Please output the lines shown below exactly as they appear.

□ □ □ □

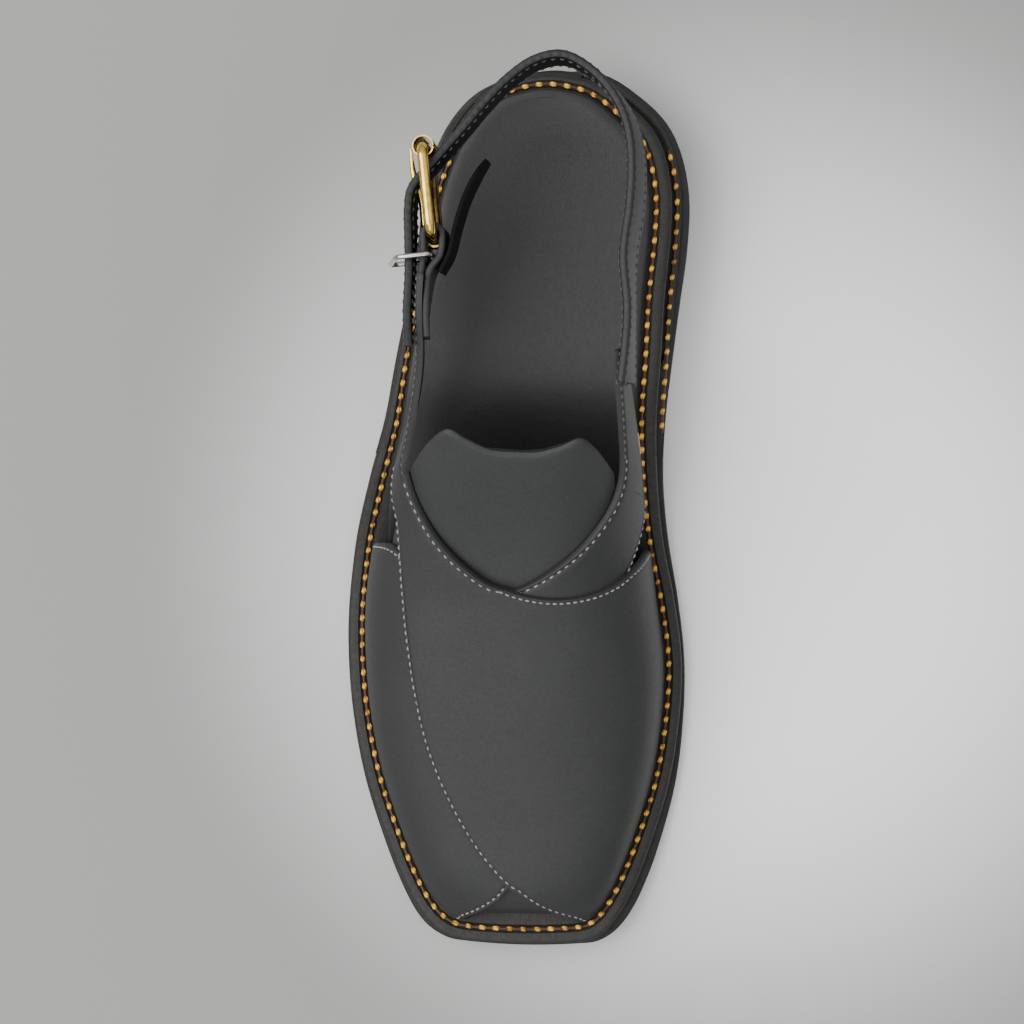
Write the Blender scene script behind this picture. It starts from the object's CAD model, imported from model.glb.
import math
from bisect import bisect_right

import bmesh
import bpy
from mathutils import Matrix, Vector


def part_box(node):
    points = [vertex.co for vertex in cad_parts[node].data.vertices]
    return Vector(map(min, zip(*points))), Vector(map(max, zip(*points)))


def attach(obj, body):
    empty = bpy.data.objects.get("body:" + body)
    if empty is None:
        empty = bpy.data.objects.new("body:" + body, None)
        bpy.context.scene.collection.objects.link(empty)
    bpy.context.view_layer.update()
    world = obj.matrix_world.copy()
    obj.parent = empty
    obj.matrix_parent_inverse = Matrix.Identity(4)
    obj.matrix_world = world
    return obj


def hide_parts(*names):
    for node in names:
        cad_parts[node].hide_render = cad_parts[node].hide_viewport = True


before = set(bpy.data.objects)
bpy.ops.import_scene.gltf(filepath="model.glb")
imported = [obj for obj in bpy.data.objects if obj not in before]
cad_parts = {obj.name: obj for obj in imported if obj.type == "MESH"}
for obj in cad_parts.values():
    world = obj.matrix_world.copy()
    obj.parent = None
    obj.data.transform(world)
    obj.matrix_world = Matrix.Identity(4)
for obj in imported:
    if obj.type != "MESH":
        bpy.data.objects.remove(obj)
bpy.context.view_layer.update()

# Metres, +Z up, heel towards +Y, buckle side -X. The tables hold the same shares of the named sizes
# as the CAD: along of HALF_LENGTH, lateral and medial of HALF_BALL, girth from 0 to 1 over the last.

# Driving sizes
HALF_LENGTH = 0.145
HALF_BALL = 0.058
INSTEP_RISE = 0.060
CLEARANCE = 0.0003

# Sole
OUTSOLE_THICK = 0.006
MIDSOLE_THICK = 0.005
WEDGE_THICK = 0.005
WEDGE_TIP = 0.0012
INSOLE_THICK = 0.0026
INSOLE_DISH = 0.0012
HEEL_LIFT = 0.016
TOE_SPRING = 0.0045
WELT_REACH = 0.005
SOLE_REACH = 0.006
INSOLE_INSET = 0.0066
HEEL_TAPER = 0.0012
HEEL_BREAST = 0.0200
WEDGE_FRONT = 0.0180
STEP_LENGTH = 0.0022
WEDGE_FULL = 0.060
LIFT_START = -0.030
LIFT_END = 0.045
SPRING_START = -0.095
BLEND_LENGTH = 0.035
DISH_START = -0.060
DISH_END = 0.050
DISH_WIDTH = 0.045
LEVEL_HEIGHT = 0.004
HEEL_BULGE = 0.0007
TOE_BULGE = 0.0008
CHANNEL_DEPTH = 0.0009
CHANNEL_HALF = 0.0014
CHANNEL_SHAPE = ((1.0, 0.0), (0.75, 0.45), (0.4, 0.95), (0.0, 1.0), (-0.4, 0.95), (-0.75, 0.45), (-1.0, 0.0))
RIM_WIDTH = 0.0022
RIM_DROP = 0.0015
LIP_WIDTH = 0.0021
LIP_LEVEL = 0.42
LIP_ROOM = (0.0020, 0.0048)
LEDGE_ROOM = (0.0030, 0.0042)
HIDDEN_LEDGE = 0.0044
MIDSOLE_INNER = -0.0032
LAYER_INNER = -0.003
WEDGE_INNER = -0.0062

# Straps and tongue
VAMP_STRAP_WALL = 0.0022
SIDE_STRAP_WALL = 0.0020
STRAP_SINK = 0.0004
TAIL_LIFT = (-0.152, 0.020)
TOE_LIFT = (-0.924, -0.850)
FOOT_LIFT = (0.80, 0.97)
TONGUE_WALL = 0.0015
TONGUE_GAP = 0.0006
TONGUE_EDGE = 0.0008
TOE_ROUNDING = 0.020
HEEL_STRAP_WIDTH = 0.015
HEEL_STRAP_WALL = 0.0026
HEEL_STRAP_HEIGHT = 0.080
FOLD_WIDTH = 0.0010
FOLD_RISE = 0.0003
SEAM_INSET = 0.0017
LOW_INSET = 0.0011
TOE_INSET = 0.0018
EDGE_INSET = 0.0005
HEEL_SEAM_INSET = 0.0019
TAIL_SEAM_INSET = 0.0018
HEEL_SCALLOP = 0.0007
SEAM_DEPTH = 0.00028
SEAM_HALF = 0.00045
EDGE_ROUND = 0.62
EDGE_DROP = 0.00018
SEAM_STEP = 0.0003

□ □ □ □

Exercise answer:
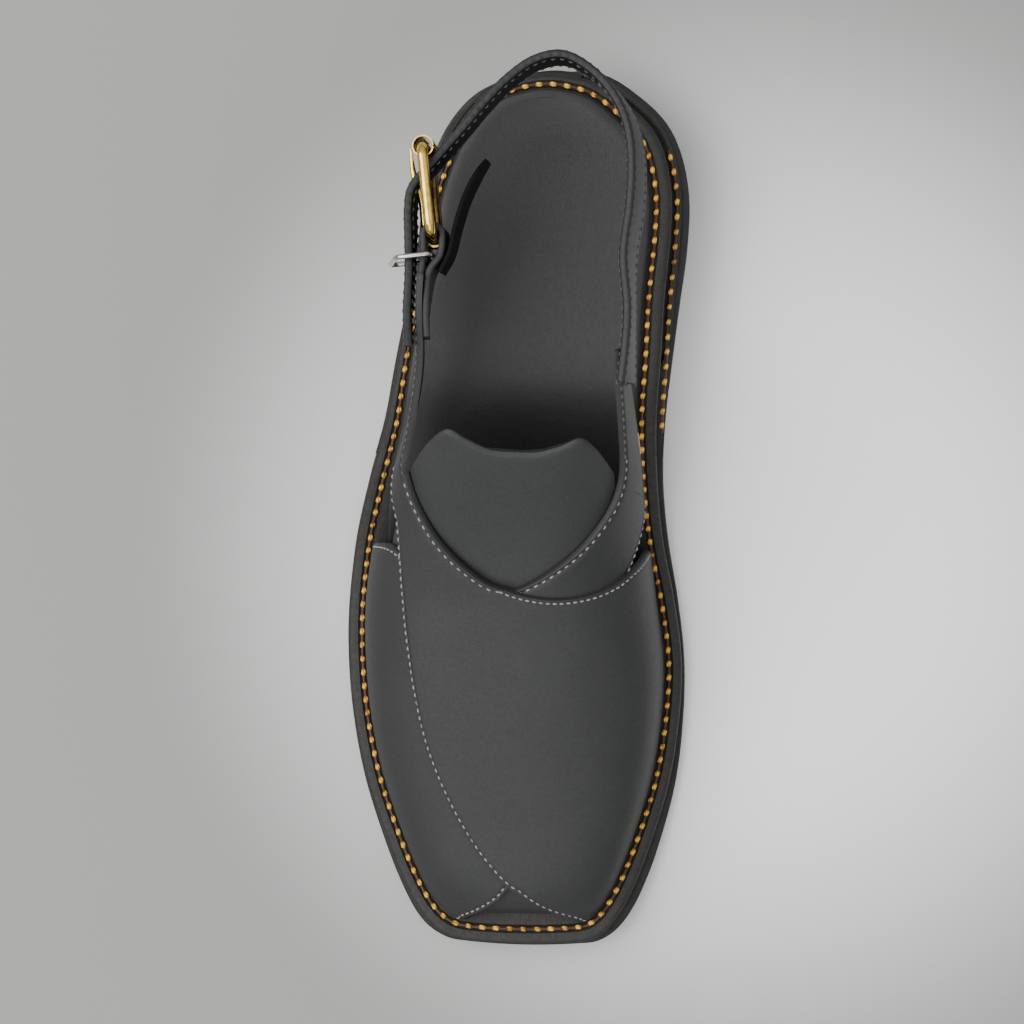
Write the Blender scene script behind this picture. It starts from the object's CAD model, imported from model.glb.
import math
from bisect import bisect_right

import bmesh
import bpy
from mathutils import Matrix, Vector


def part_box(node):
    points = [vertex.co for vertex in cad_parts[node].data.vertices]
    return Vector(map(min, zip(*points))), Vector(map(max, zip(*points)))


def attach(obj, body):
    empty = bpy.data.objects.get("body:" + body)
    if empty is None:
        empty = bpy.data.objects.new("body:" + body, None)
        bpy.context.scene.collection.objects.link(empty)
    bpy.context.view_layer.update()
    world = obj.matrix_world.copy()
    obj.parent = empty
    obj.matrix_parent_inverse = Matrix.Identity(4)
    obj.matrix_world = world
    return obj


def hide_parts(*names):
    for node in names:
        cad_parts[node].hide_render = cad_parts[node].hide_viewport = True


before = set(bpy.data.objects)
bpy.ops.import_scene.gltf(filepath="model.glb")
imported = [obj for obj in bpy.data.objects if obj not in before]
cad_parts = {obj.name: obj for obj in imported if obj.type == "MESH"}
for obj in cad_parts.values():
    world = obj.matrix_world.copy()
    obj.parent = None
    obj.data.transform(world)
    obj.matrix_world = Matrix.Identity(4)
for obj in imported:
    if obj.type != "MESH":
        bpy.data.objects.remove(obj)
bpy.context.view_layer.update()

# Metres, +Z up, heel towards +Y, buckle side -X. The tables hold the same shares of the named sizes
# as the CAD: along of HALF_LENGTH, lateral and medial of HALF_BALL, girth from 0 to 1 over the last.

# Driving sizes
HALF_LENGTH = 0.145
HALF_BALL = 0.058
INSTEP_RISE = 0.060
CLEARANCE = 0.0003

# Sole
OUTSOLE_THICK = 0.006
MIDSOLE_THICK = 0.005
WEDGE_THICK = 0.005
WEDGE_TIP = 0.0012
INSOLE_THICK = 0.0026
INSOLE_DISH = 0.0012
HEEL_LIFT = 0.016
TOE_SPRING = 0.0045
WELT_REACH = 0.005
SOLE_REACH = 0.006
INSOLE_INSET = 0.0066
HEEL_TAPER = 0.0012
HEEL_BREAST = 0.0200
WEDGE_FRONT = 0.0180
STEP_LENGTH = 0.0022
WEDGE_FULL = 0.060
LIFT_START = -0.030
LIFT_END = 0.045
SPRING_START = -0.095
BLEND_LENGTH = 0.035
DISH_START = -0.060
DISH_END = 0.050
DISH_WIDTH = 0.045
LEVEL_HEIGHT = 0.004
HEEL_BULGE = 0.0007
TOE_BULGE = 0.0008
CHANNEL_DEPTH = 0.0009
CHANNEL_HALF = 0.0014
CHANNEL_SHAPE = ((1.0, 0.0), (0.75, 0.45), (0.4, 0.95), (0.0, 1.0), (-0.4, 0.95), (-0.75, 0.45), (-1.0, 0.0))
RIM_WIDTH = 0.0022
RIM_DROP = 0.0015
LIP_WIDTH = 0.0021
LIP_LEVEL = 0.42
LIP_ROOM = (0.0020, 0.0048)
LEDGE_ROOM = (0.0030, 0.0042)
HIDDEN_LEDGE = 0.0044
MIDSOLE_INNER = -0.0032
LAYER_INNER = -0.003
WEDGE_INNER = -0.0062

# Straps and tongue
VAMP_STRAP_WALL = 0.0022
SIDE_STRAP_WALL = 0.0020
STRAP_SINK = 0.0004
TAIL_LIFT = (-0.152, 0.020)
TOE_LIFT = (-0.924, -0.850)
FOOT_LIFT = (0.80, 0.97)
TONGUE_WALL = 0.0015
TONGUE_GAP = 0.0006
TONGUE_EDGE = 0.0008
TOE_ROUNDING = 0.020
HEEL_STRAP_WIDTH = 0.015
HEEL_STRAP_WALL = 0.0026
HEEL_STRAP_HEIGHT = 0.080
FOLD_WIDTH = 0.0010
FOLD_RISE = 0.0003
SEAM_INSET = 0.0017
LOW_INSET = 0.0011
TOE_INSET = 0.0018
EDGE_INSET = 0.0005
HEEL_SEAM_INSET = 0.0019
TAIL_SEAM_INSET = 0.0018
HEEL_SCALLOP = 0.0007
SEAM_DEPTH = 0.00028
SEAM_HALF = 0.00045
EDGE_ROUND = 0.62
EDGE_DROP = 0.00018
SEAM_STEP = 0.0003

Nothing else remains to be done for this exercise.